:: WORK TO COMPLETE ::
From the data that follows, print exactly the lines starting at the one containing "attach_to_body(obj, body)" and ending at the one containing "softened(node_name, node_name, METAL, 0.25"; include both of them and nothing more.

***** SUPPLIED MATERIAL *****

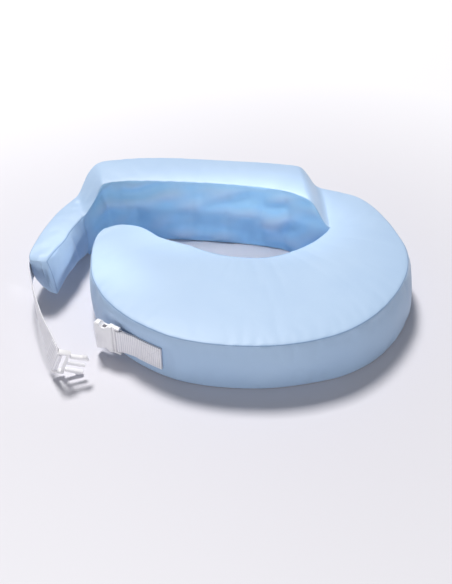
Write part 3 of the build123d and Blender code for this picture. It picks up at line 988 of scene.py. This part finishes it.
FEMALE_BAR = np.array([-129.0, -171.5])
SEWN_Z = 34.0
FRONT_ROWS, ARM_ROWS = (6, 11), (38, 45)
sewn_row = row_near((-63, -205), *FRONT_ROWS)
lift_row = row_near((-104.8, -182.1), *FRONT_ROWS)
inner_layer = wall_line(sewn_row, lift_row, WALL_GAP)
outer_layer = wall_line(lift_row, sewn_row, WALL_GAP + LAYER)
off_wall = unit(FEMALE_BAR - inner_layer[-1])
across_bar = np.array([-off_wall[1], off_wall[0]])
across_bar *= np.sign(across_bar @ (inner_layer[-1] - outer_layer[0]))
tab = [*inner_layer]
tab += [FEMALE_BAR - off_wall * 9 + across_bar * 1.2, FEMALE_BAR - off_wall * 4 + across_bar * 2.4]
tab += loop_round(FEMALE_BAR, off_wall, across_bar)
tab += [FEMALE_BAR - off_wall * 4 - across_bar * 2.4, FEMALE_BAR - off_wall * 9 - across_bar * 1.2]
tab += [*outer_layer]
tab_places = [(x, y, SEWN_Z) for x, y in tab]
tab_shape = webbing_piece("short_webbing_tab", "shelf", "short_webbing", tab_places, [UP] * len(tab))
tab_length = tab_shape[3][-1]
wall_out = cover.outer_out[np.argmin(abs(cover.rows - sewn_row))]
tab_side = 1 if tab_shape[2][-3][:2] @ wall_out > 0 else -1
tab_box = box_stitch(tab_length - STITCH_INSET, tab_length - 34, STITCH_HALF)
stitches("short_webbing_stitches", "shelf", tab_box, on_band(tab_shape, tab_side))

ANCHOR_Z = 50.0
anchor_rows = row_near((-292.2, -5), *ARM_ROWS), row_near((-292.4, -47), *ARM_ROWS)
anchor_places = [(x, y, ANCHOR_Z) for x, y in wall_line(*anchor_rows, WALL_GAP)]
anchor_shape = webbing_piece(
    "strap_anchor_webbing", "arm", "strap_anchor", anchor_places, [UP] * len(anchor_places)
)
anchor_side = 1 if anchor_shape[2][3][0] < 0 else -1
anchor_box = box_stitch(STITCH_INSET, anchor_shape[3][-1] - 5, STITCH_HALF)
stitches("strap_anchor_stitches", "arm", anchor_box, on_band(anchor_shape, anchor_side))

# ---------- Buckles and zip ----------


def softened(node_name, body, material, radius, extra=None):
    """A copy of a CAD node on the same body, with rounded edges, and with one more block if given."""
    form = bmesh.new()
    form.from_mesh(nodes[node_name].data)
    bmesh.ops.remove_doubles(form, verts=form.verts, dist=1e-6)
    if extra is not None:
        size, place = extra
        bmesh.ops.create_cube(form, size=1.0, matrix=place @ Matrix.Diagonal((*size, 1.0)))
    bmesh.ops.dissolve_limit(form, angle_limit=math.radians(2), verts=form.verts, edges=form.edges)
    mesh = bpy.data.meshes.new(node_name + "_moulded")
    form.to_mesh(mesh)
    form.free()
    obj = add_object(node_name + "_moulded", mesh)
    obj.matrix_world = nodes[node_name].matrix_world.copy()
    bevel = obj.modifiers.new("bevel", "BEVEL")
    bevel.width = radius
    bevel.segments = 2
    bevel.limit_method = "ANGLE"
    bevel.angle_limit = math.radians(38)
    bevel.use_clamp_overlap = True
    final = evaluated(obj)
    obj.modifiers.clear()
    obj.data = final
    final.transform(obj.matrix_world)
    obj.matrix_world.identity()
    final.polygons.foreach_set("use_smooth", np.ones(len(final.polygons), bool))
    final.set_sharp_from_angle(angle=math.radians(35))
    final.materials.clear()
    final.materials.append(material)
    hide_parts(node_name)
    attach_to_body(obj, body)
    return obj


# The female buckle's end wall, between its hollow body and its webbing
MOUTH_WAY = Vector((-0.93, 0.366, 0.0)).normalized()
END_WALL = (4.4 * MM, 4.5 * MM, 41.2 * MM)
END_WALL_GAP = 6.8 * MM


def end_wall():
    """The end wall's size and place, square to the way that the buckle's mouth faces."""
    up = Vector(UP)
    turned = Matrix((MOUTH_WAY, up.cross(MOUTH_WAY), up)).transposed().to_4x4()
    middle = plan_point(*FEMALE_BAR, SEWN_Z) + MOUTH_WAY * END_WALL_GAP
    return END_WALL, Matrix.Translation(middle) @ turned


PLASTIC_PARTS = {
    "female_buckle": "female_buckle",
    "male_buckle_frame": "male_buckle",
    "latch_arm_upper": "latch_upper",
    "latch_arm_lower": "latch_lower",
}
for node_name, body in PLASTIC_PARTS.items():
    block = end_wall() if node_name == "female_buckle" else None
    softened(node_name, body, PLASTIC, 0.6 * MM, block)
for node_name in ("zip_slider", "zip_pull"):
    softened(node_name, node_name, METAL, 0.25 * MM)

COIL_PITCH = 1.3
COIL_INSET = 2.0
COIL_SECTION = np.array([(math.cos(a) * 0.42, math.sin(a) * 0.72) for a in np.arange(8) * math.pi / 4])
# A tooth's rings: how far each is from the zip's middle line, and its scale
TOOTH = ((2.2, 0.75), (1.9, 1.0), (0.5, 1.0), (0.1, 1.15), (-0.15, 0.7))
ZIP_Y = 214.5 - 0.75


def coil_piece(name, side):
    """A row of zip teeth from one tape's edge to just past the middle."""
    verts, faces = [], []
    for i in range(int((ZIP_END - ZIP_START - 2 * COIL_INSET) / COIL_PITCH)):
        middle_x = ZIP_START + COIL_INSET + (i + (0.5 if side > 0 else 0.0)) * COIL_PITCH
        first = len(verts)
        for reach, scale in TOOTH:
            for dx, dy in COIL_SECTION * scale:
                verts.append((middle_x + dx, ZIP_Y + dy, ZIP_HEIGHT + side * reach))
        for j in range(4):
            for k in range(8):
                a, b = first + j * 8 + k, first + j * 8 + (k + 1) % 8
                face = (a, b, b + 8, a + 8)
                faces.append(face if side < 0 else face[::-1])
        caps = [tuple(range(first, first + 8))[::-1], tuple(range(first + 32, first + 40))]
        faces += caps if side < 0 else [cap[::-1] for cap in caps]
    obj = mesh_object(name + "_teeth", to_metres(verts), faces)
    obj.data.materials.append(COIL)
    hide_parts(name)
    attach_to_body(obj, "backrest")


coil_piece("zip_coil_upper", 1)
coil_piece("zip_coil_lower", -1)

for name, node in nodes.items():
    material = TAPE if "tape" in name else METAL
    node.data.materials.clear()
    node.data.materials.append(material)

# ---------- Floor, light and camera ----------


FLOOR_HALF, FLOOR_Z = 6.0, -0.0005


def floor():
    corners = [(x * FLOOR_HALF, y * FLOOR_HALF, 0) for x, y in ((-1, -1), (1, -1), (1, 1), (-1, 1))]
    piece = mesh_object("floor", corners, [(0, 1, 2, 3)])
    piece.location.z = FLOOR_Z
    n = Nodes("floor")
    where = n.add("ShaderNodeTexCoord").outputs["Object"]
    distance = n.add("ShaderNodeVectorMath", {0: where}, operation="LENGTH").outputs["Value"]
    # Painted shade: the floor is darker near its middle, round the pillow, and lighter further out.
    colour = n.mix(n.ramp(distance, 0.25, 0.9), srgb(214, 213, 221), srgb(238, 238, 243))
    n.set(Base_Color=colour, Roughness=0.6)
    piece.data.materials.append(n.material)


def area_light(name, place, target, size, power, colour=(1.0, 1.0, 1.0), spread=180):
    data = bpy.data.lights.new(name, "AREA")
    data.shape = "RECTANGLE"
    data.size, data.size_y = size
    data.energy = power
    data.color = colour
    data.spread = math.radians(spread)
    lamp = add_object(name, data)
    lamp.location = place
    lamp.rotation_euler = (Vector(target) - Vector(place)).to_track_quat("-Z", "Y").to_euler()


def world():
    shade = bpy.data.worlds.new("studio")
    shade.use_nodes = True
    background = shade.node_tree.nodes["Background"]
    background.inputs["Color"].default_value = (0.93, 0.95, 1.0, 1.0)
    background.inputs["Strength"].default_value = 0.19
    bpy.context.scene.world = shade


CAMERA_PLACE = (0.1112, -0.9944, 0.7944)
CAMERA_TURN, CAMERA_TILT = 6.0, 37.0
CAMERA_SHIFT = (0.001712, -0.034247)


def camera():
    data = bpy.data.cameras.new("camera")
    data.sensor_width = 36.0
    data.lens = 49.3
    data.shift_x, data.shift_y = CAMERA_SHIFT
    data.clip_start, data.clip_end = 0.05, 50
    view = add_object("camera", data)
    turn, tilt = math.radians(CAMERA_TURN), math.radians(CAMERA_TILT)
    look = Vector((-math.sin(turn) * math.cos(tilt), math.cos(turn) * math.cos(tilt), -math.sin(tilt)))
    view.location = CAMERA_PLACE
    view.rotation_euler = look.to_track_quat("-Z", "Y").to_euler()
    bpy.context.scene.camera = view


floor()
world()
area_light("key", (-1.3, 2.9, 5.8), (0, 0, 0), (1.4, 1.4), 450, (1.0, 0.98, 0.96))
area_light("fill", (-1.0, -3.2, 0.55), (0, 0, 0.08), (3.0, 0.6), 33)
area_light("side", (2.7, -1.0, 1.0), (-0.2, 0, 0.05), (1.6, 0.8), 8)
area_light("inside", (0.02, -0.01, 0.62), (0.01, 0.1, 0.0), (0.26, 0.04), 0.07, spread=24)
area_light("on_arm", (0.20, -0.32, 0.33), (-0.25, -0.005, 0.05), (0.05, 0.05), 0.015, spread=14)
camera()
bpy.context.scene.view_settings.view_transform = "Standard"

*****

:: FULL RESPONSE ::
    attach_to_body(obj, body)
    return obj


# The female buckle's end wall, between its hollow body and its webbing
MOUTH_WAY = Vector((-0.93, 0.366, 0.0)).normalized()
END_WALL = (4.4 * MM, 4.5 * MM, 41.2 * MM)
END_WALL_GAP = 6.8 * MM


def end_wall():
    """The end wall's size and place, square to the way that the buckle's mouth faces."""
    up = Vector(UP)
    turned = Matrix((MOUTH_WAY, up.cross(MOUTH_WAY), up)).transposed().to_4x4()
    middle = plan_point(*FEMALE_BAR, SEWN_Z) + MOUTH_WAY * END_WALL_GAP
    return END_WALL, Matrix.Translation(middle) @ turned


PLASTIC_PARTS = {
    "female_buckle": "female_buckle",
    "male_buckle_frame": "male_buckle",
    "latch_arm_upper": "latch_upper",
    "latch_arm_lower": "latch_lower",
}
for node_name, body in PLASTIC_PARTS.items():
    block = end_wall() if node_name == "female_buckle" else None
    softened(node_name, body, PLASTIC, 0.6 * MM, block)
for node_name in ("zip_slider", "zip_pull"):
    softened(node_name, node_name, METAL, 0.25 * MM)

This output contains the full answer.